Deserving
The more we try to succeed, the more we fail.
The more we try to fix it, the more it breaks.
The more we try to love, we are pushed ever further away.
The more we try to be right, the more we are wrong.
The more we try to find clarity, the more we delude ourselves.
The more we try to find direction, the more we become lost.
The more we try to find meaning, the more it eludes us.
Pouring out our hearts and toiling our way through strife and struggle to no avail, it seems as if we never get what we deserve. It seems unjust, inequitable, and absurd. It seems as if the world is out to get us. It seems as if there’s no sense in trying hard when the result isn’t even guaranteed. It seems as if nothing makes sense, and we should just give up.

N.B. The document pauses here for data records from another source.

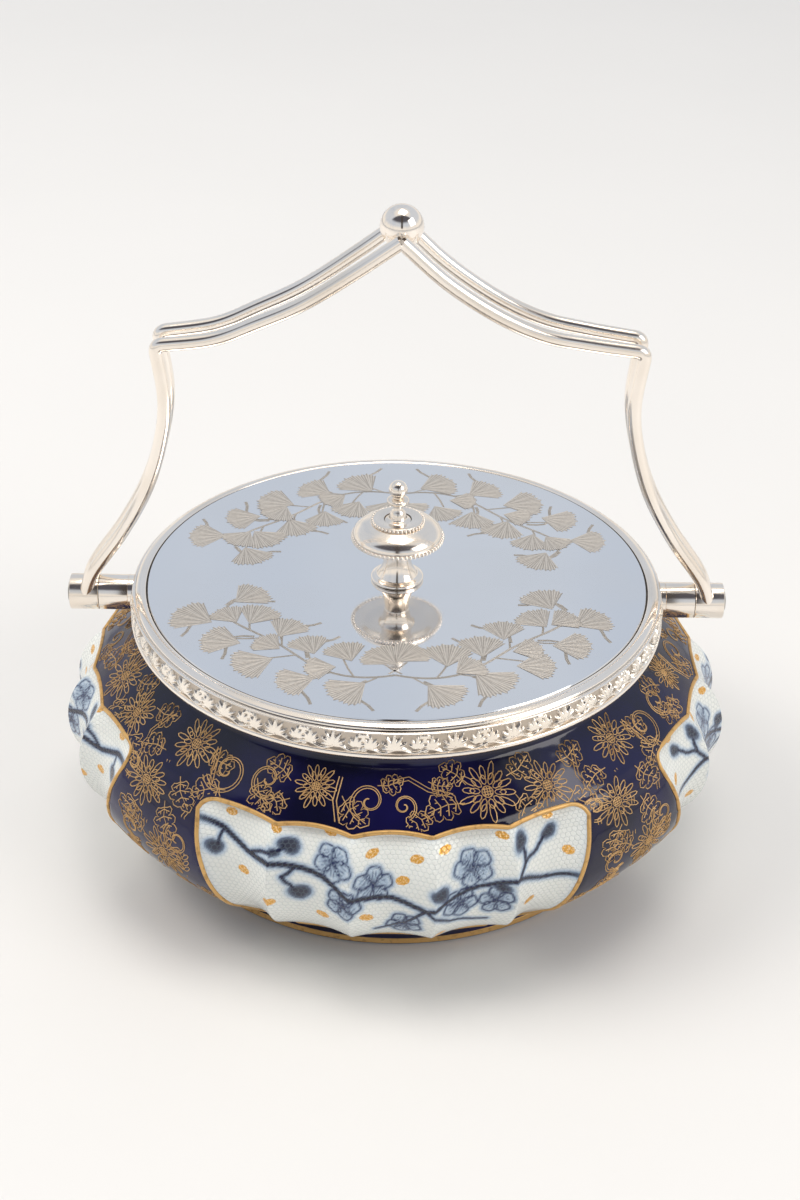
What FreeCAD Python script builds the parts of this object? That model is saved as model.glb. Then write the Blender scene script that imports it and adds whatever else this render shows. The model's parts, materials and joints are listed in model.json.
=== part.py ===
import FreeCAD, Part
import math
import os

import Sketcher
from FreeCAD import Placement, Rotation, Vector

# Driving sizes of the jar in millimetres and degrees; each one becomes a named spreadsheet cell
SIZES = {
    # pot: foot, belly, shoulder and neck of the ceramic piece
    "foot_rad": 65.0,
    "foot_inner_rad": 57.0,
    "foot_top": 4.0,
    "recess_depth": 2.0,
    "flute_half": 6.75,
    "flute_edge": 20.2,
    "panel_half": 36.0,
    "panel_top_z": 47.0,
    "panel_taper": 0.207,
    "lobe_depth": 3.1,
    "flute_most": 3.3,
    "neck_foot_rad": 68.2,
    "neck_foot_z": 57.2,
    "neck_rad": 66.8,
    "neck_z": 58.6,
    "mouth_rad": 62.2,
    "core_rad": 60.0,
    "cavity_arc": 10.8,
    "cavity_low_rad": 76.0,
    "cavity_low_z": 22.2,
    "cavity_top_rad": 76.4,
    "cavity_top_z": 40.2,
    "floor_rad": 58.0,
    "floor_z": 6.5,
    # collar
    "collar_foot_z": 62.0,
    "collar_top_z": 69.0,
    "collar_inner_rad": 68.3,
    "collar_rad": 69.1,
    "border_rad": 69.6,
    "border_low_z": 63.0,
    "border_high_z": 68.4,
    "ledge_inner_rad": 63.6,
    "ledge_low_z": 68.0,
    # bail pivots
    "pivot_z": 64.8,
    "barrel_rad": 4.75,
    "saddle_end": 71.0,
    "knuckle_split": 78.8,
    "knuckle_gap": 0.08,
    "barrel_end": 86.5,
    "pin_rad": 1.6,
    "pin_fit": 0.05,
    "pin_head_rad": 2.5,
    "pin_head": 0.5,
    # bail wires: points of one half, outward from the axis and upward from the base
    "wire_rad": 1.8,
    "wire_x_a": 82.7, "wire_z_a": 64.8,
    "wire_x_b": 79.7, "wire_z_b": 72.8,
    "wire_x_c": 71.2, "wire_z_c": 85.3,
    "wire_x_d": 64.3, "wire_z_d": 98.3,
    "wire_x_e": 60.0, "wire_z_e": 112.3,
    "wire_x_f": 58.6, "wire_z_f": 123.8,
    "corner_x": 60.2, "corner_z": 138.1,
    "bar_x_a": 46.0, "bar_x_b": 35.0, "bar_x_c": 23.5, "bar_x_d": 11.0,
    "bar_left_a": 140.2, "bar_left_b": 144.8, "bar_left_c": 150.4, "bar_left_d": 158.8,
    "bar_right_a": 140.3, "bar_right_b": 142.7, "bar_right_c": 148.0, "bar_right_d": 156.6,
    "apex_z": 166.9,
    "spread_low": 2.7,
    "spread_corner": 4.2,
    "spread_apex": 7.3,
    "ball_rad": 5.35,
    "ball_pin_rad": 1.0,
    "ball_z": 168.2,
    # lid
    "lid_z": 70.3,
    "lid_sheet": 1.0,
    "lid_flat_rad": 66.0,
    "lid_rad": 68.8,
    "lid_curve": 5.9,
    "flange_rad": 61.4,
    "flange_sheet": 1.0,
    "flange_foot_z": 61.0,
    # finial, heights above the lid
    "stud_rad": 2.0,
    "stud_low": 9.0,
    "stud_high": 6.0,
    "foot_ring_rad": 6.75,
    "foot_ring": 2.0,
    "foot_step_rad": 5.2,
    "waist_rad": 3.1,
    "waist_z": 8.9,
    "flare_rad": 4.85,
    "flare_z": 13.6,
    "cap_rad": 12.0,
    "cap_rim_z": 12.9,
    "cap_top_z": 17.3,
    "cap_top_rad": 6.2,
    "ring_rad": 7.0,
    "ring_bore": 4.4,
    "ring_high": 0.9,
    "spindle_rad": 3.4,
    "spindle_neck_rad": 1.15,
    "collar_disc_rad": 2.85,
    "collar_disc_z": 23.3,
    "knob_rad": 2.45,
    "knob_z": 26.5,
    "knob_seat_angle": -59.0,
    "washer_rad": 5.0,
    "washer_thick": 0.8,
    "nut_flats": 7.0,
    "nut_thick": 3.0,
}

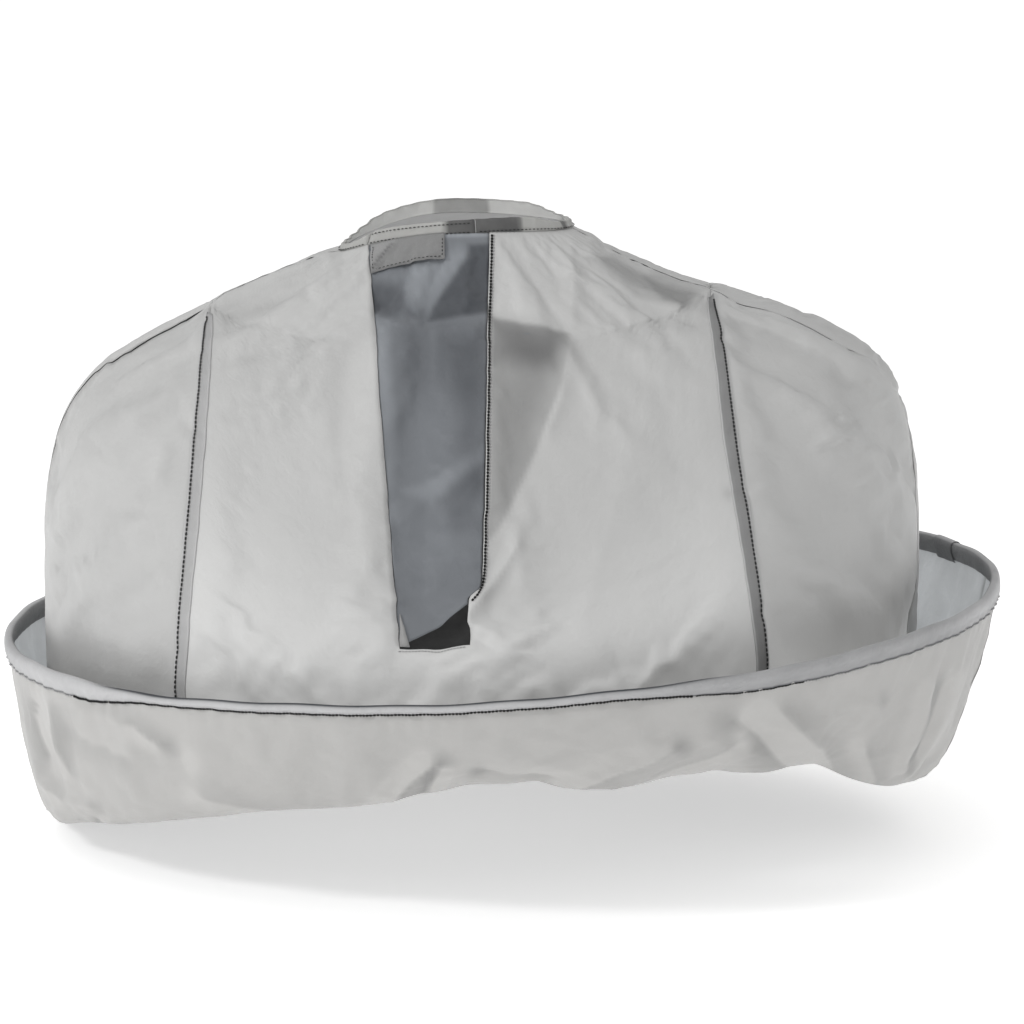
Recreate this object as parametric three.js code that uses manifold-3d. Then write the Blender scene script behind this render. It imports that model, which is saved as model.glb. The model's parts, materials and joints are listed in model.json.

“I again saw under the sun that the race is not to the swift and the battle is not to the warriors, and neither is bread to the wise nor wealth to the discerning, nor favor to the skillful; for time and chance overtake them all.”
— Ecclesiastes 9:11
I keep coming back to this excerpt from Ecclesiastes to constantly humble myself, to ground my thoughts within reality, and to periodically detach from my consciousness the oppressive constraint that is this precarious notion of deserving.
The fundamental problem with this notion of what we deserve is that it operates under a certain preconception that we innately understand this infinitely complex world we live in, when the truth is that we have but a modicum of understanding. It is inevitable that many events in our lives unravel themselves in a way we didn’t expect them to, and the more we obstinately latch onto the belief that everything in this world should be reliable and predictable, the more frustrated and disconcerted we become amidst this chaos.
The solution is merely to let go—to eschew what we think should happen, and why.